Desde 2016 que fazemos os nossos vinhos a partir das castas Negramole, Crato Branco e Castelão, de velhas cepas sabiamente plantadas e conservadas pelas gerações anteriores, outrora usadas nos vinhos de volume feitos pela Adega Cooperativa de Lagoa. Se hoje exportamos para mercados internacionais e estamos em cartas de restaurantes com estrelas Michelin deve-se ao facto de, simplesmente, assumirmos, com enorme sentido de missão, em conjunto com outros colegas produtores, o nosso papel catalisador do relançamento da região.
Este Algarve do vinho tem subjacente características que contribuem decisivamente para o sucesso futuro da região algarvia, neste trabalho de reconquista do território algarvio enquanto região vitivinícola de excelência:
- Terroir: Enquanto combinação única de fatores naturais, como solo, clima, topografia e condições geográficas, que afetam o cultivo das uvas. Uma região vitivinícola bem-sucedida tem um terroir favorável, que permite o cultivo de uvas de qualidade e, por isso, a produção de vinhos de qualidade.
- Castas: A escolha das variedades de castas mais adequadas para o terroir específico é fundamental. Cada região possui castas que se adaptam melhor às suas condições climatéricas e de solo, resultando em vinhos de qualidade. Dificilmente se fará no Algarve o melhor Sauvignon Blanc do mundo, mas talvez se poderá fazer aqui o melhor Negramole do mundo.
- Conhecimento e experiência vitícola: A presença de produtores, viticultores e enólogos experientes é fundamental para o sucesso de uma região vitivinícola. O conhecimento sobre práticas vitícolas, técnicas de vinificação e gestão de adega é essencial para produzir vinhos de qualidade. O Algarve precisará de atrair talento para a região para que a mesma continue a crescer de forma sustentável.
- Qualidade e consistência: Uma região de vinhos bem-sucedida precisa de ser capaz de produzir vinhos de alta qualidade de forma consistente ao longo do tempo. Isso requer atenção aos detalhes em todas as etapas do processo, do cultivo das uvas até ao produto final na prateleira das garrafeiras ou nas mãos dos sommeliers. A qualidade é fundamental para conquistar a confiança dos consumidores e estabelecer uma reputação sólida e isso demora tempo–a reputação, conquistada pelo reconhecimento dos vinhos, demora tempo. E é preciso dar esse tempo ao tempo.

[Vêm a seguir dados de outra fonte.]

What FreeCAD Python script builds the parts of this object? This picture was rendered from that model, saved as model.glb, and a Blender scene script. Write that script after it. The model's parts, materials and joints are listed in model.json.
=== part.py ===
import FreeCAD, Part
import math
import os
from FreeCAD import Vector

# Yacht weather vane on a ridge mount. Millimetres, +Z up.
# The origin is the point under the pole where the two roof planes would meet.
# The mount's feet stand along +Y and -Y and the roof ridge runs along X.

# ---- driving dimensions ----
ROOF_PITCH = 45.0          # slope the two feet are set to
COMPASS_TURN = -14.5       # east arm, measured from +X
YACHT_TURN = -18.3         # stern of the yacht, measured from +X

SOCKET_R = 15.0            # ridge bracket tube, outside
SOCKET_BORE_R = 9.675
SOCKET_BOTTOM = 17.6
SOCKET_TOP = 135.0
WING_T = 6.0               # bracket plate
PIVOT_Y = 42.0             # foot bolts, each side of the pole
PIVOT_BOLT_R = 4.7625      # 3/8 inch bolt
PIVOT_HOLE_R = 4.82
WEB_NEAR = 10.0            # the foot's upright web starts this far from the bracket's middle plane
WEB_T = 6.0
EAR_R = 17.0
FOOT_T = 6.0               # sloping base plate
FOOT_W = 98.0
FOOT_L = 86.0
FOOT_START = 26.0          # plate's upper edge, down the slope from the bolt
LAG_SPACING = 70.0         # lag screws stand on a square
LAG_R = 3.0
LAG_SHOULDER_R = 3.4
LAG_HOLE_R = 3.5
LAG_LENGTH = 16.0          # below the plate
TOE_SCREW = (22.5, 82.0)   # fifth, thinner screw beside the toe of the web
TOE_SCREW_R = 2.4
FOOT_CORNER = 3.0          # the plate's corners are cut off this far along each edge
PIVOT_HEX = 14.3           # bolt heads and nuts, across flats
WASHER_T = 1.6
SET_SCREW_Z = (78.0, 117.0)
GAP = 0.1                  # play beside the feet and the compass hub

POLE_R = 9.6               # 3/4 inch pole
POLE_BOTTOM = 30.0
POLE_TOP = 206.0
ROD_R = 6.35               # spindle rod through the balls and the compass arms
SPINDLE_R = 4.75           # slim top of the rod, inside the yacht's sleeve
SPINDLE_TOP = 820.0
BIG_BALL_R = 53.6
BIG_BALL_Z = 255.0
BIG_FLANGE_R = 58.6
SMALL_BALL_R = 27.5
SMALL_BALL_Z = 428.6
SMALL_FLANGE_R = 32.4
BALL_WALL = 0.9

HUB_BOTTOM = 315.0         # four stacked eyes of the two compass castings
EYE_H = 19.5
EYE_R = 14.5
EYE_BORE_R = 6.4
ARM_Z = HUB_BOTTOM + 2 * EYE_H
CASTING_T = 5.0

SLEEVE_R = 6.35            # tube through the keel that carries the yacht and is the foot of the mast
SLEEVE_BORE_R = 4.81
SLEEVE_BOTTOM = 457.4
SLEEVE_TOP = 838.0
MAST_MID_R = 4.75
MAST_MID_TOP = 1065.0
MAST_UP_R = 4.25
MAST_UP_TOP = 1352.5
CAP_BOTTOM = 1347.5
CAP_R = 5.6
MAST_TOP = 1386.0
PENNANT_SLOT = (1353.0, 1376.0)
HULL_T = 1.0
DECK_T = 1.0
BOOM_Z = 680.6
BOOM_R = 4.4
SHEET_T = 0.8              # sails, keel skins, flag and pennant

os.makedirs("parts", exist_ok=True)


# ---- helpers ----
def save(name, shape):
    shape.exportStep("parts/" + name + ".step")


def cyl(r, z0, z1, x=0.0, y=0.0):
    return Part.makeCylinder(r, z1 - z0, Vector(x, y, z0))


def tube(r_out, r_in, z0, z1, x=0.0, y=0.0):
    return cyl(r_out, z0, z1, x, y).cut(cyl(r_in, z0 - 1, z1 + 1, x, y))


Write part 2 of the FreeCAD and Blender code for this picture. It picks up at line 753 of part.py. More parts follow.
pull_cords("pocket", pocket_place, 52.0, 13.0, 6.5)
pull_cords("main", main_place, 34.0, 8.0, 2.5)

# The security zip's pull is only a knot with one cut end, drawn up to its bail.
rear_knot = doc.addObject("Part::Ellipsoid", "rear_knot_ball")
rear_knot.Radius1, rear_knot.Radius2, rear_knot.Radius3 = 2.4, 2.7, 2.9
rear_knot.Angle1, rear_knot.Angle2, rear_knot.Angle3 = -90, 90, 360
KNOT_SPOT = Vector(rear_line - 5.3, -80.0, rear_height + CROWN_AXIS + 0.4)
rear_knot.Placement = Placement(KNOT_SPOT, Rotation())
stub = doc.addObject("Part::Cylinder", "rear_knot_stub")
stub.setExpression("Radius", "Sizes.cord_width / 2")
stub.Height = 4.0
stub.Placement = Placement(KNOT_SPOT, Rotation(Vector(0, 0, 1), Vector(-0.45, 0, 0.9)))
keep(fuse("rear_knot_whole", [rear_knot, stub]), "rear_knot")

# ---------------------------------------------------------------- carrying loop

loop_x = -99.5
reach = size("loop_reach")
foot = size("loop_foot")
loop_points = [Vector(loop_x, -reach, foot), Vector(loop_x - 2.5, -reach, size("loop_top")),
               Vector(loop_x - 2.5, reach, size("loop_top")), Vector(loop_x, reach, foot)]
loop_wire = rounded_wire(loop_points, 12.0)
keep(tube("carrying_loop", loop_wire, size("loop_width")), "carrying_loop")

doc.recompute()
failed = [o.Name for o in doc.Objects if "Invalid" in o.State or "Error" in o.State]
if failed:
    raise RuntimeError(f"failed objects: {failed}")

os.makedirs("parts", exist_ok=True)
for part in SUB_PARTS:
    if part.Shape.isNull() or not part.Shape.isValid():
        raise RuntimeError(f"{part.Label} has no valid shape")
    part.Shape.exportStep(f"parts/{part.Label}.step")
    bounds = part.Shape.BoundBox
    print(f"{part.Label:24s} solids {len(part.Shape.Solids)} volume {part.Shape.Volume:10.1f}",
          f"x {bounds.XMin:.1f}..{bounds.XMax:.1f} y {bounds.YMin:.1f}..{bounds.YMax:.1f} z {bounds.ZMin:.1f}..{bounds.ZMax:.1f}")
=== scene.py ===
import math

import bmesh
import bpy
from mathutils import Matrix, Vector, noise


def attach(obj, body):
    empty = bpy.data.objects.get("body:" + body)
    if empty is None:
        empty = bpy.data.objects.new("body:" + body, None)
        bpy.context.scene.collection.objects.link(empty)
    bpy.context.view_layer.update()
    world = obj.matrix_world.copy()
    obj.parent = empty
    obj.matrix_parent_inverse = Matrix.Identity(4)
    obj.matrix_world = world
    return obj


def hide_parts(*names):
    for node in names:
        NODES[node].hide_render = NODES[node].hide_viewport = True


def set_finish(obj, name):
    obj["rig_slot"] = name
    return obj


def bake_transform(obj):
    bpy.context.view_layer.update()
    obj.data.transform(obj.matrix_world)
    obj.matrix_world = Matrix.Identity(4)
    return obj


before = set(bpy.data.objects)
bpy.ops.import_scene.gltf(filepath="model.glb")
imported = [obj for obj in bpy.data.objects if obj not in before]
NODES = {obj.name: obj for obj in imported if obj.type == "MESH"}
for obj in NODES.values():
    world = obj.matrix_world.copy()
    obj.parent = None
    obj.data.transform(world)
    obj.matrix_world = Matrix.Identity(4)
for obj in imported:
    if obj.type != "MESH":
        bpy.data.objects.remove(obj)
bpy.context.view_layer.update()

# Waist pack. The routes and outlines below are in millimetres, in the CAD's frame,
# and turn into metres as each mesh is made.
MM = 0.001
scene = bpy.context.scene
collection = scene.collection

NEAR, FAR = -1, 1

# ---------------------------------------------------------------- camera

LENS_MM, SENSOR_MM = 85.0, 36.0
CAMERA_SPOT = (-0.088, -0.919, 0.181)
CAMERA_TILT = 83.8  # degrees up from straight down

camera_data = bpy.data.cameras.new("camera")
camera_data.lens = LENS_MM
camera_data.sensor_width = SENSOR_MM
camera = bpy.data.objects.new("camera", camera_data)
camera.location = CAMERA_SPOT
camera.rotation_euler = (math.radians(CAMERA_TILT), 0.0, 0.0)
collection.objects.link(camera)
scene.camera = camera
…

- Promoção e marketing: Uma região tem que investir em promoção e marketing para divulgar os seus vinhos e atrair consumidores. Participação em feiras, eventos de enoturismo e festivais de vinho, além de desenvolver estratégias de marketing eficazes e ambiciosas, idealmente concertadas entre parceiros produtores, são ações importantes para aumentar a
visibilidade dos vinhos e da região. - Infraestrutura e enoturismo: A existência de infraestruturas adequadas, adegas e serviços de apoio, é crucial para o desenvolvimento da região. Além disso, o enoturismo desempenha um papel cada vez mais importante, permitindo que enoturistas explorem vinhas, conheçam produtores, participem em provas e vivam a cultura do vinho, gerando receita adicional e promovendo a região como destino turístico.
O sucesso do Algarve está a ser construído através do esforço conjunto de entidades ligadas ao vinho: mas o maior desafio de (re)construir esta região, que outrora esqueceu o vinho, está na mão de um grupo cada vez mais interessante de produtores que merecem ser conhecidos, nem que seja pelo trabalho árduo de reconquista que fazem no dia a dia do Vinho Algarvio.